Service Design Playbook
After impacting teams, design programs, and technology centers, I realized that design had not necessarily engaged with executive leadership teams. After implementing the design sprint program, I saw an opportunity to showcase how teams used design to innovate and build new products. I authored a playbook that captured and distilled key themes, highlighted best practices, and promoted digital platform design. The resulting playbook engaged senior executives and created new thinking about how design could drive impact across the organization.
Today, energy service providers face turbulent waters navigating boom or bust business cycles. In April 2020, Saudi Arabia flooded U.S. markets with oil. Crude collapsed as futures contracts for U.S. crude dropped more than 100% and turned negative for the first time in history. To make matters worse, the coronavirus pandemic halted economic activity around the globe, sapping oil demand.
In energy's boom or bust industry, disruption comes from every angle. I wanted to use my coaching and leadership to disrupt from within, reduce time-to-market, and engage customers. I asked myself, "How might an energy services company design better services?" In other words, how could we reimagine and re-design our service offerings? After coaching product teams through the design process, I synthesized these experiences into a playbook to promote a more intentional design of product and service experiences.
After leading dozens of design sprints, the differences between teams focused on the customer journey vs. "internally focused" teams were surprising. Internally focused teams viewed customer interactions as siloed transactions and leaned on existing business processes to deliver customer experiences. Groups that internalized the customer journey tended to organize themselves around providing fantastic product or service experiences. This distinction was important because it coincided with a more significant strategic shift away from siloed products to digital platforms (from desktop to cloud-based solutions).
Internally focused teams approached the transition by "lifting and shifting" products into the cloud. Once in the cloud, these products stood alone and focused on a narrow set of customer touchpoints. In time, these products sat in a grey area where they remained undifferentiated or fell into the orbit of oversized, more established products. In many instances, product teams could not step back and rethink the product experience as part of a larger digital platform.
Teams that internalized their customer journeys used design workshops as a vehicle to rethink the customer experience from the ground up. They worked through journey mapping activities to understand moments of need, identified gaps in service experiences, and oriented digital services around customer outcomes.
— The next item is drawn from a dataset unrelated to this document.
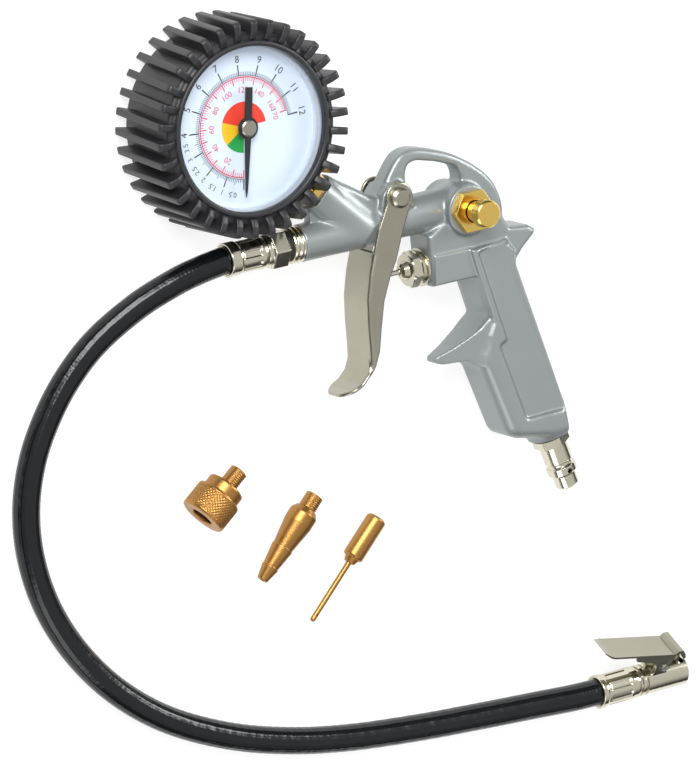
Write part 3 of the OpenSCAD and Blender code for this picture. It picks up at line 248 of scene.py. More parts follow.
def soften(name, width_mm):
    """Adds a weld, a bevel of that width and smooth shading to a CAD piece."""
    o = NODES[name]
    weld = o.modifiers.new("weld", "WELD")
    weld.merge_threshold = 0.000002
    bevel = o.modifiers.new("bevel", "BEVEL")
    bevel.width = width_mm * MM
    bevel.segments = 2
    bevel.limit_method = "ANGLE"
    bevel.angle_limit = math.radians(28)
    bevel.use_clamp_overlap = True
    normal = o.modifiers.new("normal", "WEIGHTED_NORMAL")
    normal.keep_sharp = True
    o.data.polygons.foreach_set("use_smooth", np.ones(len(o.data.polygons), bool))


for name, width in EDGE_RADII.items():
    soften(name, width)
print("softened", len(EDGE_RADII), "CAD pieces")

# %% [markdown]
# ## From arrays to meshes
# Every new piece below is worked out as arrays of points. `grid_faces` gives the faces of points
# that lie in closed rings.

# %% Mesh helpers
def put(name, points_mm, faces, body, look, replaces=(), smooth=True):
    """A mesh object from an (n, 3) array of points in millimetres and one or more index arrays."""
    data = bpy.data.meshes.new(name)
    points = np.asarray(points_mm, float) * MM
    data.vertices.add(len(points))
    data.vertices.foreach_set("co", points.astype(np.float32).ravel())
    blocks = faces if isinstance(faces, list) else [faces]
    blocks = [np.asarray(b, np.int64) for b in blocks if len(b)]
    loops = np.concatenate([b.ravel() for b in blocks])
    counts = np.concatenate([np.full(len(b), b.shape[1]) for b in blocks])
    starts = np.concatenate([[0], np.cumsum(counts)[:-1]])
    data.loops.add(len(loops))
    data.loops.foreach_set("vertex_index", loops.astype(np.int32))
    data.polygons.add(len(counts))
    data.polygons.foreach_set("loop_start", starts.astype(np.int32))
    data.polygons.foreach_set("use_smooth", np.full(len(counts), smooth))
    data.update(calc_edges=True)
    data.validate()
    data.materials.append(LOOK[look])
    o = bpy.data.objects.new(name, data)
    bpy.context.scene.collection.objects.link(o)
    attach(o, body)
    if replaces:
        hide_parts(*replaces)
    return o


def grid_faces(rings, columns):
    """Quads between each ring of points and the next: point j of ring i has the index
    i columns + j, and the last point of a ring is joined to its first."""
    i, j = np.meshgrid(np.arange(rings - 1), np.arange(columns), indexing="ij")
    here, beside = i * columns + j, i * columns + (j + 1) % columns
    return np.stack([here, beside, beside + columns, here + columns], -1).reshape(-1, 4)


print("mesh helpers ready")

# %% [markdown]
# ## Lines and outlines
# A few given points describe a hose's route or a casting's outline. The first helper
# draws a smooth line through all of them, the second rounds the corners of a closed outline.

# %% Lines and outlines
def smooth_line(points, steps):
    """A line through all points: between two of them it is
    half of (2b + (c-a)t + (2a-5b+4c-d)t^2 + (3b-a-3c+d)t^3), with a to d the four neighbours."""
    p = np.asarray(points, float)
    p = np.vstack([2 * p[0] - p[1], p, 2 * p[-1] - p[-2]])
    a, b, c, d = (v[:, None, :] for v in (p[:-3], p[1:-2], p[2:-1], p[3:]))
    t = (np.arange(steps) / steps)[None, :, None]
    line = 0.5 * (2 * b + (c - a) * t + (2 * a - 5 * b + 4 * c - d) * t ** 2
                  + (3 * b - a - 3 * c + d) * t ** 3)
    return np.vstack([line.reshape(-1, 3), p[-2]])


def soft_outline(points, r, steps=4):
    """The closed outline with each corner b replaced by the curve
    (1-t)^2 p + 2t(1-t) b + t^2 q, where p and q lie r away from b on its two edges."""
    corner = np.asarray(points, float)
    before, after = np.roll(corner, 1, axis=0) - corner, np.roll(corner, -1, axis=0) - corner
    back, ahead = np.linalg.norm(before, axis=1), np.linalg.norm(after, axis=1)
    p = corner + before / back[:, None] * np.minimum(r, 0.45 * back)[:, None]
    q = corner + after / ahead[:, None] * np.minimum(r, 0.45 * ahead)[:, None]
    t = np.linspace(0, 1, steps + 1)[None, :, None]
    curve = (1 - t) ** 2 * p[:, None] + 2 * t * (1 - t) * corner[:, None] + t ** 2 * q[:, None]
    return curve.reshape(-1, 2)


def across(line):
    """Unit sideways and upward directions at each point of a line that is never upright."""
    along = np.gradient(line, axis=0)
    along /= np.linalg.norm(along, axis=1)[:, None]
    side = np.cross([0.0, 0.0, 1.0], along)
    side /= np.linalg.norm(side, axis=1)[:, None]
    return side, np.cross(along, side)


def lengths_along(line):
    """Distance from the first point to each point, along the line."""
    return np.concatenate([[0.0], np.cumsum(np.linalg.norm(np.diff(line, axis=0), axis=1))])


print("line helpers ready")

# %% [markdown]
# ## Hose
# The rubber hose joins the gun and the chuck. A curve object with a round section would do, but
# the braid under its sheath shows as shallow crossing ridges, so the tube is worked out point by
# point. It follows the same route as in the CAD source. At the angle a and the length s along the
# route, its radius is HOSE_R + BRAID cos(9a + TWIST s) cos(9a - TWIST s).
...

This shift brought teams closer to users and enabled them to understand better and, at times, anticipate customers' needs. Groups that focused on customer outcomes created stickier, more connected customer workflows. They were also more likely to reach across silos and connect with digital services up and downstream of any single product or service. These teams complemented the shift to digital platforms because they understood how their product fits into the larger platform experience.
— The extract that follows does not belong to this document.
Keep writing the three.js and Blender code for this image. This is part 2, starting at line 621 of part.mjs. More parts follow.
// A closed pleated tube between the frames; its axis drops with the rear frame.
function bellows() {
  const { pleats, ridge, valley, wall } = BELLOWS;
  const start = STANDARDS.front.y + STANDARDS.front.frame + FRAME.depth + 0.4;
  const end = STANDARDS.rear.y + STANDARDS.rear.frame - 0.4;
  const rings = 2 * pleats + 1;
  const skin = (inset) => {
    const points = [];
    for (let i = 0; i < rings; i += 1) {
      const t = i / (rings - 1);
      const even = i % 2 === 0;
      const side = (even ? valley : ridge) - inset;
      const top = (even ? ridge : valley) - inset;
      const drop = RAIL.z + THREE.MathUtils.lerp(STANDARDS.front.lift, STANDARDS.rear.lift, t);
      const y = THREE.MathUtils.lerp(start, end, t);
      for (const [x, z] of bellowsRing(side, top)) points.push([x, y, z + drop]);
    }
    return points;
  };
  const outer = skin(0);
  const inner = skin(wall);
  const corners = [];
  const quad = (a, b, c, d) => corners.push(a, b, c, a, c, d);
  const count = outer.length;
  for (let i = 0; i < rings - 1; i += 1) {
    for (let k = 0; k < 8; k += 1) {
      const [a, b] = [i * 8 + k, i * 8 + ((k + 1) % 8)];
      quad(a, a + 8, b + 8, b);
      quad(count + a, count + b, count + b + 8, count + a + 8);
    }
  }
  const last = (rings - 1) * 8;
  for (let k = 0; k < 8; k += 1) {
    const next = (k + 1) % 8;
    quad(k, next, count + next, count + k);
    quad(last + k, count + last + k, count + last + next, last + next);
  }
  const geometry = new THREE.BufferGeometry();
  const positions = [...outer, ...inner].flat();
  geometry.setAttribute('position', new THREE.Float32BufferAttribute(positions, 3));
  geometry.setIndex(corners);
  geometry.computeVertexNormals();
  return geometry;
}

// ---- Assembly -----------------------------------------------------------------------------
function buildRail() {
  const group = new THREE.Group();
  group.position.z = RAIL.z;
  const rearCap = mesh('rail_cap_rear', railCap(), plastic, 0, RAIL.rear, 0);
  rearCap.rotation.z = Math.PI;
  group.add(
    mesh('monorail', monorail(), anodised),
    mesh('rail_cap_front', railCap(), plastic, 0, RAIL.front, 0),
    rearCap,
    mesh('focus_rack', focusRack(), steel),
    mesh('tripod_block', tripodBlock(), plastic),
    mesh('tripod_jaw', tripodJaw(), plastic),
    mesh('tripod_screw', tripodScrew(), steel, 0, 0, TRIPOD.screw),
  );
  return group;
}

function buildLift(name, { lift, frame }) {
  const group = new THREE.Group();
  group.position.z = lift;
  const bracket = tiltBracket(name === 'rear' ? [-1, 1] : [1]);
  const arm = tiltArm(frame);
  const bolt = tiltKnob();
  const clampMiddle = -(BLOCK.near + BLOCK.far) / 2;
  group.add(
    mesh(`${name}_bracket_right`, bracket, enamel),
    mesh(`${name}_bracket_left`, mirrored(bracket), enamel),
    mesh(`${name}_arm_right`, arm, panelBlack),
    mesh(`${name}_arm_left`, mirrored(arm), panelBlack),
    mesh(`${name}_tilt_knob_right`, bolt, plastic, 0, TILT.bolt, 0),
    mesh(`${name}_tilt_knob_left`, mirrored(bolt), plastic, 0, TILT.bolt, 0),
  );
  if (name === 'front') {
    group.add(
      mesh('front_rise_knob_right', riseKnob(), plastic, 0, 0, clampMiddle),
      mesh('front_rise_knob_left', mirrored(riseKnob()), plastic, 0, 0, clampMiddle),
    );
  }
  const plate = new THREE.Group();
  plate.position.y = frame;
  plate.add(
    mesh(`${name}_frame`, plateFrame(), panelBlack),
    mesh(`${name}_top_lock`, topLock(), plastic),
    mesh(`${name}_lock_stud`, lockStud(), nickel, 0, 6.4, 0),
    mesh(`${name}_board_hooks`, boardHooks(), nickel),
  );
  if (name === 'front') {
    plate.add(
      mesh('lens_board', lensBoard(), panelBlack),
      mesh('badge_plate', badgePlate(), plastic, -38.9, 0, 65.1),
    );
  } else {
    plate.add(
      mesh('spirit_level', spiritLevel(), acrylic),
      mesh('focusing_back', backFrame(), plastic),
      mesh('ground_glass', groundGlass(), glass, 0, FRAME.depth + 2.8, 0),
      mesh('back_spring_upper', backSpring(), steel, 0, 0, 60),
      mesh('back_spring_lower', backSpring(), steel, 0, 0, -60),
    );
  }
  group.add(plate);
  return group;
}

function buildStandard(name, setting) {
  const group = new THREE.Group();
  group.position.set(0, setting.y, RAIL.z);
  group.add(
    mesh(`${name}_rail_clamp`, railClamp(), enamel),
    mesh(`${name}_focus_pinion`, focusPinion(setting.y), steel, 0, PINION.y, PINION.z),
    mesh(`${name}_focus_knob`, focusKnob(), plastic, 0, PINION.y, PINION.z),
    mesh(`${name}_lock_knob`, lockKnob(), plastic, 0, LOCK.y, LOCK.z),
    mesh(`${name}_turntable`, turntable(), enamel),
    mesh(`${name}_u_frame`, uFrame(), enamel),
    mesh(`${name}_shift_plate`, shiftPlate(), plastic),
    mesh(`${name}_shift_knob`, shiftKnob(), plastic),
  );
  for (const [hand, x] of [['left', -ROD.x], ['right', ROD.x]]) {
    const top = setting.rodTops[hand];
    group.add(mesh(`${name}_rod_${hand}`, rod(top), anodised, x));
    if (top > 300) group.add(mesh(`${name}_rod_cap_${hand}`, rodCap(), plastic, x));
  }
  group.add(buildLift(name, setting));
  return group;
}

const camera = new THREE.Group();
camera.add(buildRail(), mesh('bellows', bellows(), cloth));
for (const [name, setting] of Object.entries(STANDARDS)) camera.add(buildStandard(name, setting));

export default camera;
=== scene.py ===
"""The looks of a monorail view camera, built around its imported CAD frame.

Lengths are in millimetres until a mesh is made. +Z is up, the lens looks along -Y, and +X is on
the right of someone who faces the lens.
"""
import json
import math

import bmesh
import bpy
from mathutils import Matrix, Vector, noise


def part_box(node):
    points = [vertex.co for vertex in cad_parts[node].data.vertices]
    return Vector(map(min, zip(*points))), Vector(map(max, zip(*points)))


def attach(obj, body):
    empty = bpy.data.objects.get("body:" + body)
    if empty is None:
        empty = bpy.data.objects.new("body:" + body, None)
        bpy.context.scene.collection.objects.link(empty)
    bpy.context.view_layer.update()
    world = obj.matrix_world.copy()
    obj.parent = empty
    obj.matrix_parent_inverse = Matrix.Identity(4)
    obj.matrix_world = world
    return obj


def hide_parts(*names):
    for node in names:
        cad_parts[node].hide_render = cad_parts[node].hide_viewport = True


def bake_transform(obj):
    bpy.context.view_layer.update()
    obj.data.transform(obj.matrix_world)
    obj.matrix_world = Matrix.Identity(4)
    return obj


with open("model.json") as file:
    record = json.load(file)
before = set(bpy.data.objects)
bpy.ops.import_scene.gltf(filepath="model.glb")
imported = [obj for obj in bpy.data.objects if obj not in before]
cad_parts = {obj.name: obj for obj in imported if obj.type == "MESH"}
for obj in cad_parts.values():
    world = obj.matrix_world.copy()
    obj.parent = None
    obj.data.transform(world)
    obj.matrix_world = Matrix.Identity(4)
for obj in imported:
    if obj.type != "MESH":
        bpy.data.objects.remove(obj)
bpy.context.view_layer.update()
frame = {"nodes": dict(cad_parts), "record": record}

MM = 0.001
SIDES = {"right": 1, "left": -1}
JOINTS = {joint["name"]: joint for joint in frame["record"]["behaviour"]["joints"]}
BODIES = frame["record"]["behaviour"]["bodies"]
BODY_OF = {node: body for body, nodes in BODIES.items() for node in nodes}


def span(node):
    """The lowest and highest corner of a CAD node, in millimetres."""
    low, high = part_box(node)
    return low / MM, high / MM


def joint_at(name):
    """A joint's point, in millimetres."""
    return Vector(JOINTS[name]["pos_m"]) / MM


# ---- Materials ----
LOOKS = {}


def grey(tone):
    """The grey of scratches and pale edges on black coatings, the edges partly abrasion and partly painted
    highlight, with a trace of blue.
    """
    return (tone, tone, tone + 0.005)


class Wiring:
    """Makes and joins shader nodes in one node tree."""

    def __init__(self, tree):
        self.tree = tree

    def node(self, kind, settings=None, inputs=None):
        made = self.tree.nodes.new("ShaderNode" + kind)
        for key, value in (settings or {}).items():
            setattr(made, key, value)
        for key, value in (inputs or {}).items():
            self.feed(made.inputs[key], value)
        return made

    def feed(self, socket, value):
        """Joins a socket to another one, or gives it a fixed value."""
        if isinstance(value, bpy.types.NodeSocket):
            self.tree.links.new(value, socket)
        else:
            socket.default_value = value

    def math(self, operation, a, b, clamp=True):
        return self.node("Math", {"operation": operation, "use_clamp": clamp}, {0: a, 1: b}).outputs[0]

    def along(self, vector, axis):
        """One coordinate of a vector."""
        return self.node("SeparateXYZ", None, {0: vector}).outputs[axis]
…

It became clear that working with individual teams didn't scale and that I would need to engage senior executives to create new thinking. I wouldn't have to worry about packed schedules, hurried visits, or elevator pitches with the playbook. Instead, I could focus on building relationships and better understanding their unique business challenges and priorities. The playbook was small enough to carry with them as they toured the innovation center and provided reading material for their flight home.
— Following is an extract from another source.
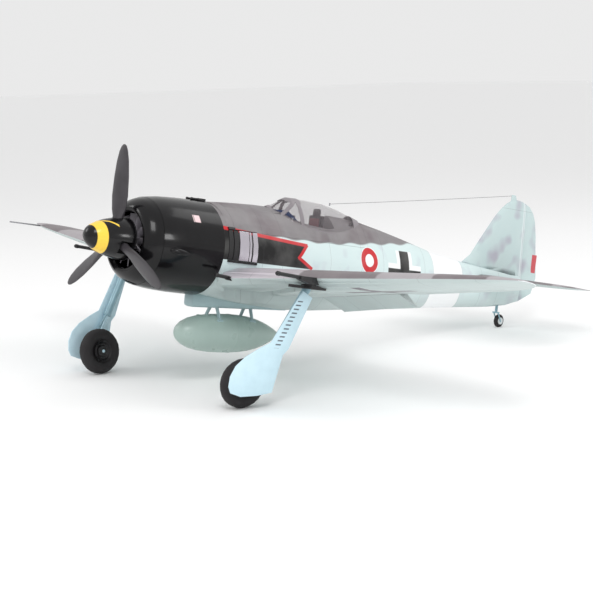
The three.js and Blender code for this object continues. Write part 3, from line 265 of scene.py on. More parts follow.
def wing_paint():
    """Matt paint on moulded foam, which keeps highlights broad and soft over a faint bead texture.

    Two greys in angled patches above, pale grey-blue below with a plain dark cross.
    """
    material, tree, surface = blank("matt_paint_on_foam_wing")
    where, coords = airframe_millimetres(tree)
    x, y, z = add_node(tree, "ShaderNodeSeparateXYZ", {0: where}).outputs
    out = calc(tree, "ABSOLUTE", x)
    noise = add_node(tree, "ShaderNodeTexNoise", {"Vector": where, "Scale": 1 / 60}).outputs[0]
    warp = calc(tree, "MULTIPLY_ADD", noise, 26.0, -13.0)
    leading = calc(tree, "MULTIPLY_ADD", out, 0.104, 235.1)
    aft = calc(tree, "SUBTRACT", y, leading)
    slant = calc(tree, "ADD", calc(tree, "MULTIPLY_ADD", aft, 0.45, out), warp)
    patches = []
    for middle, half in ((348.0, 87.0), (600.0, 50.0), (760.0, 45.0)):
        offset = calc(tree, "ABSOLUTE", calc(tree, "SUBTRACT", slant, middle))
        patches.append(edge(tree, calc(tree, "SUBTRACT", offset, half), 2.5))
    dark = any_of(tree, patches)
    root = edge(tree, calc(tree, "SUBTRACT", out, 225.0), 60)
    pale = blended(tree, root, linear(TOP_LIGHT), linear("#cfc8d0"))
    above = blended(tree, dark, pale, linear(TOP_DARK))
    faded = calc(tree, "MULTIPLY", patchy(tree, where, 80, 0.5, 0.75), 0.3)
    below = blended(tree, faded, linear(UNDER), linear(SIDE))
    for arm, paint in ((15, "#dde4e4"), (12, "#77747a")):
        cross = any_of(tree, [
            edge(tree, bar(tree, out, aft, 361 - arm, 361 + arm, 32, 168)),
            edge(tree, bar(tree, out, aft, 288, 428, 100 - arm, 100 + arm))])
        below = blended(tree, cross, below, linear(paint))
    facing = add_node(tree, "ShaderNodeVectorMath", {0: coords.outputs["Normal"], 1: UP},
                      operation="DOT_PRODUCT")
    # behind the nose of the section only what looks up is top, so end faces keep the underside colour
    behind = calc(tree, "MULTIPLY", calc(tree, "GREATER_THAN", aft, 50.0), 0.4)
    level = calc(tree, "SUBTRACT", facing.outputs["Value"], behind)
    top = add_node(tree, "ShaderNodeMapRange", {0: level, 1: -0.35, 2: -0.1}).outputs[0]
    # painted highlight: where the leading edge near the tip faces forward, it is painted pale
    tip = edge(tree, bar(tree, out, facing.outputs["Value"], 585, 720, -0.55, 0.3), 0.05)
    lines = any_of(tree, [seams(tree, out, (150, 232, 316, 420, 520, 629), 1.1),
                          seams(tree, aft, (62, 150), 1.1)])
    # painted highlight on the tip of the leading edge
    painted_tip_highlight = calc(tree, "MULTIPLY", tip, 0.85)
    colour = blended(tree, painted_tip_highlight, blended(tree, top, below, above), linear("#e9ecef"))
    finish_paint(tree, surface, where, colour, lines)
    return material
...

The playbook supported upfront investment in design and encouraged teams to reimagine their customer experiences from the bottom-up. It fits neatly into the larger digital platform strategy by designing for end-to-end service workflows and holistic platform experiences. By re-designing services around key touchpoints and outcomes, product teams contributed to the larger platform vision, created more intelligent digital workflows, and supported customer outcomes.
The playbook promoted top-down design initiatives that operated on various scales to catalyze growth. For example, the playbook helped to create design hubs within major tech centers. The labs brought design thinking to tech centers by incubating and sustaining local design practices, methods, and sprints. By heightening the visibility of design, we turned skeptical engineers into design advocates and connected multi-disciplinary teams with designers.
As a leader in energy services, it pays to design better services. The playbook exposed executives to service design by demonstrating how it supported and contributed to the larger platform vision. Engaging senior executives planted the seeds for several strategic design initiatives, including creating Design Hubs and Labs across global technology centers. The playbook started support for service design at a platform level and tied design into several digital platform initiatives across the organization.